The picture takes its name from the Pope, who had been canonized as St. Sixtus. It was painted for the convent of St. Sixtus at Piacenza, but early in the eighteenth century it was bought by the Elector of Saxony, and now hangs in the gallery at Dresden. It is a pleasant thing to know that when Frederick the Great bombarded Dresden, he ordered his cannon to keep clear of the Picture Gallery. Napoleon, too, though he took many pictures to Paris, did not take any from the Dresden gallery.
When we compare the Sistine Madonna with the Madonna of the Chair, we see what a wide variety of pictures there may be on the single subject of the Mother and Child. The Madonna of the Chair is, as we have said, a home scene, like a picture from real life. The Sistine Madonna is a vision; the figures are lifted above the actual surroundings of earth into a purely ideal and heavenly atmosphere. In the Madonna of the Chair, the Mother and Child are all in all to each other, and what attracts us most in the picture is the mother's love. In the other picture both mother and boy seem to forget themselves in the thought of some glorious service to others.

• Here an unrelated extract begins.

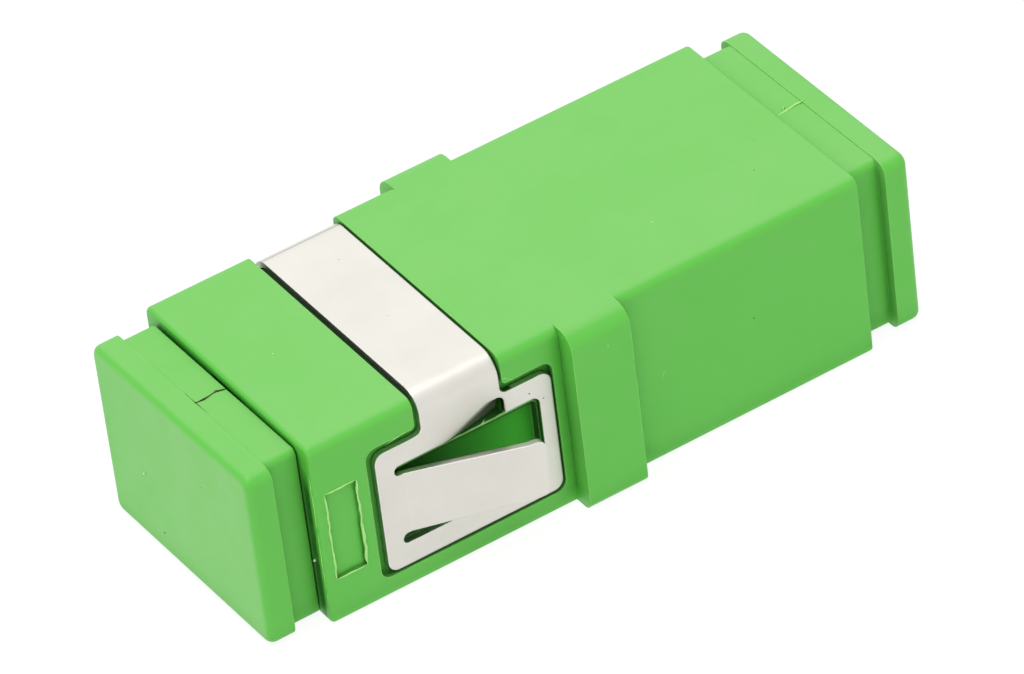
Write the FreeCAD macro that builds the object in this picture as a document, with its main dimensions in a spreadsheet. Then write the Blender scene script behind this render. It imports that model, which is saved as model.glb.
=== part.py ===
"""SC fibre adapter with a folded panel clip, two latch inserts, a split sleeve and two dust caps.

Frame: X along the optical axis, from the clip end to the flange end, with X = 0 midway
between the two mouths; Y across the width, with Y = 0 on the axis; Z up, with Z = 0 at the
wide bottom face. Millimetres. The two halves and the clip are drawn with X counted from the
clip end's mouth, and the other pieces about their own axis; each Placement puts them here.
"""
import FreeCAD, Part
import os
from math import pi
import Sketcher
from FreeCAD import Placement, Rotation, Vector

# alias, size, what it is
SIZES = [
    ("housing_length", 27.8, "mouth to mouth"),
    ("side_wall", 1.925, "housing, port to outside"),
    ("floor_wall", 0.825, "housing, under the port"),
    ("roof_wall", 1.075, "housing, over the port"),
    ("top_edge_radius", 0.45, "housing, upper edges along X"),
    ("bottom_edge_radius", 0.25, "housing, lower edges along X"),
    ("clip_mouth_radius", 0.2, "housing, outer edge of the clip end's mouth"),
    ("flange_mouth_radius", 0.12, "housing, outer edge of the flange end's mouth"),
    ("ear_length", 2.95, "along X, centred on the adapter"),
    ("ear_reach", 0.96, "out of each side"),
    ("ear_top_radius", 0.85, "outer top edge"),
    ("ear_bottom_radius", 0.5, "outer bottom edge"),
    ("port_width", 9.05, "inside"),
    ("port_height", 7.45, "inside"),
    ("port_lead_in", 0.3, "chamfer round the port's mouth"),
    ("key_slot_width", 2.4, ""),
    ("key_slot_depth", 0.6, "above the port"),
    ("key_slot_length", 4.5, "from the mouth"),
    ("insert_plate_thickness", 1.45, "along X"),
    ("seat_wall", 0.7, "housing, beside the inserts' plates"),
    ("insert_seat_clearance", 0.05, "each side of the plate, across X"),
    ("insert_corner_radius", 0.4, "plate corners"),
    ("tube_radius", 2.35, "outside"),
    ("tube_length", 6.5, "from the plates' meeting face"),
    ("tube_lip_length", 0.6, "keeps the sleeve in"),
    ("tube_lip_radius", 1.5, "hole through the lip"),
    ("tube_edge", 0.25, "chamfer at the tube's tip"),
    ("sleeve_bore_radius", 1.25, "takes a 2.5 mm ferrule"),
    ("sleeve_outer_radius", 1.6, ""),
    ("sleeve_length", 11.4, ""),
    ("sleeve_slit", 0.5, "width of the slit"),
    ("sleeve_edge", 0.12, "chamfer at each end of the bore"),
    ("sleeve_clearance", 0.08, "round the sleeve, in the tube"),
    ("arm_length", 9.5, "from the plates' meeting face"),
    ("arm_side_clearance", 0.075, "from the arm's outer face to the port's wall"),
    ("arm_thickness", 0.95, ""),
    ("arm_width", 3.4, "along Z"),
    ("hook_height", 0.35, "from the arm's inner face to the hook's crest"),
    ("hook_crest", 0.5, "length of the crest"),
    ("hook_ramp", 0.9, "length of the lead-in ramp"),
    ("hook_catch", 0.3, "run of the catch face"),
    ("arm_tip_drop", 0.45, "ramp's height above the arm's inner face, outwards"),
    ("arm_root_radius", 0.3, "at the plate"),
    ("arm_room", 0.75, "flex room outside the arm"),
    ("arm_room_side", 0.4, "room above and below the arm"),
    ("arm_room_end", 1.0, "room past the arm's tip"),
    ("sheet", 0.3, "clip thickness"),
    ("strap_left", 5.43, "X of the strap's left edge"),
    ("strap_width", 3.92, ""),
    ("strap_sink", 0.03, "strap below the housing's top"),
    ("wing_sink", 0.05, "wing inside the housing's side"),
    ("bend_radius", 0.7, "inside of the fold"),
    ("wing_left", 3.04, "X of the wing's left edge"),
    ("wing_frame", 0.66, "sheet between the window and the wing's right edge"),
    ("wing_bottom", 1.115, "Z of the wing's lower edge"),
    ("shoulder_drop", 1.95, "from the housing's top down to the shoulders"),
    ("wing_corner_radius", 0.5, ""),
    ("shoulder_radius", 0.35, "inner corner at the neck"),
    ("window_left", 3.9, "X of the slots' ends"),
    ("tip_gap", 1.065, "between the tongue's tip and the window's right edge, along X"),
    ("window_drop", 0.25, "from the optical axis down to the window's middle"),
    ("window_height", 4.16, "along Z"),
    ("window_corner_radius", 0.4, ""),
    ("slot_height", 0.53, "above and below the tongue's root"),
    ("slot_roundness", 0.48, "slot end radius over slot height"),
    ("tongue_root", 4.35, "X where the tongue lifts"),
    ("tongue_run", 5.08, "along X, from root to bend"),
    ("tongue_lift", 1.8, "out of the wing, at the bend"),
    ("tongue_tip", 0.685, "flatter end past the bend, along X"),
    ("tongue_tip_rise", 0.106, "further lift over the flatter end"),
    ("tongue_taper", 0.12, "narrowing of each edge from root to tip"),
    ("tongue_tip_radius", 0.3, "tip corners"),
    ("lip_left", 6.4, "X of the pressed-in lip's pointed end"),
    ("lip_width", 3.08, "along X"),
    ("lip_height", 0.95, "along Z, above the window"),
    ("lip_point", 0.06, "height at the pointed end"),
    ("lip_crease", 2.2, "slanting bend, from the pointed end along X"),
    ("lip_depth", 0.5, "into the housing, at its sheared end"),
    ("lip_rise", 0.02, "lower corner of the sheared end above the window"),
    ("lip_corner_radius", 0.35, "top of the shear"),
    ("lip_slit", 0.24, "between the sheared end and the wing, along X"),
    ("wing_bed_depth", 0.4, "pocket under the wing"),
    ("strap_gap_left", 0.32, "beside the strap, in its groove"),
    ("strap_gap_right", 0.13, ""),
    ("wing_gap_left", 0.42, "beside the wing, in its bed"),
    ("wing_gap_right", 0.1, ""),
    ("wing_gap_bottom", 0.135, "below the wing, in its bed"),
    ("wing_gap_top", 0.5, "above the shoulders"),
    ("strap_bed_depth", 0.35, "groove under the strap"),
    ("bed_corner_radius", 0.8, "housing corner under the fold"),
    ("bed_outline_radius", 0.5, "pocket corners"),
    ("bed_point_radius", 0.2, "housing corners between the groove and the pocket"),
    ("tongue_bed_depth", 0.9, "recess behind the tongue"),
    ("tongue_bed_radius", 0.3, ""),
    ("lip_sill", 0.3, "lip's recess below the window's top"),
    ("lip_rib", 0.1, "rib between the lip's and the tongue's recess"),
    ("panel_left", 0.5, "X of the recessed panel near the mouth"),
    ("panel_width", 1.53, ""),
    ("panel_bottom", 2.24, "Z"),
    ("panel_height", 4.58, ""),
    ("panel_depth", 0.15, ""),
    ("cap_neck_length", 1.52, "along X"),
    ("cap_neck_side_step", 0.55, "neck inside the plate, each side"),
    ("cap_neck_top_step", 0.03, "neck below the plate's top"),
    ("cap_neck_bottom_step", 0.04, ""),
    ("cap_neck_radius", 0.35, "long edges"),
    ("cap_plate_thickness", 1.25, "along X"),
    ("cap_plate_side_step", 0.325, "plate inside the housing's outline, each side"),
    ("cap_plate_top_step", 0.315, "plate below the housing's top"),
    ("cap_plate_bottom_step", 0.065, "plate above the housing's bottom"),
    ("cap_plate_corner", 0.55, "plate corners"),
    ("cap_plate_round", 0.38, "outer face edge"),
    ("cap_collar_length", 3.9, "into the port"),
    ("cap_collar_clearance", 0.1, "in the port, each side"),
    ("cap_collar_wall", 0.85, ""),
    ("cap_boss_length", 9.0, "into the port"),
    ("cap_boss_wall", 0.35, ""),
    ("cap_boss_clearance", 0.2, "round the insert's tube"),
    ("cap_core_depth", 0.6, "hollow in the neck, behind the mouth"),
    ("crack_width", 0.07, "crack in the left cap's neck"),
    ("crack_depth", 0.35, ""),
    ("cap_left_gap", 0.15, "left cap stands off its mouth"),
    ("cap_left_yaw", 0.6, "left cap's skew, degrees"),
    ("cap_right_gap", 0.06, "right cap stands off its mouth"),
    ("past", 1.0, "how far a cutting sketch runs past the solid"),
]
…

- Hurll, Estelle M. "Raphael: A Collection of Fifteen Pictures and a Portrait of the Painter with Introduction and Interpretation" (Boston and New York: HOUGHTON MIFFLIN COMPANY, 1899.) 85-90
Here is what Wikipedia says about Sistine Madonna
The Sistine Madonna, also called the Madonna di San Sisto, is an oil painting by the Italian artist Raphael. The painting was commissioned in 1512 by Pope Julius II for the church of San Sisto, Piacenza, and probably executed c. 1513–1514. The canvas was one of the last Madonnas painted by Raphael. Giorgio Vasari called it "a truly rare and extraordinary work".
The painting was moved to Dresden from 1754 and is well known for its influence in the German and Russian art scene. After World War II, it was relocated to Moscow for a decade before being returned to Germany.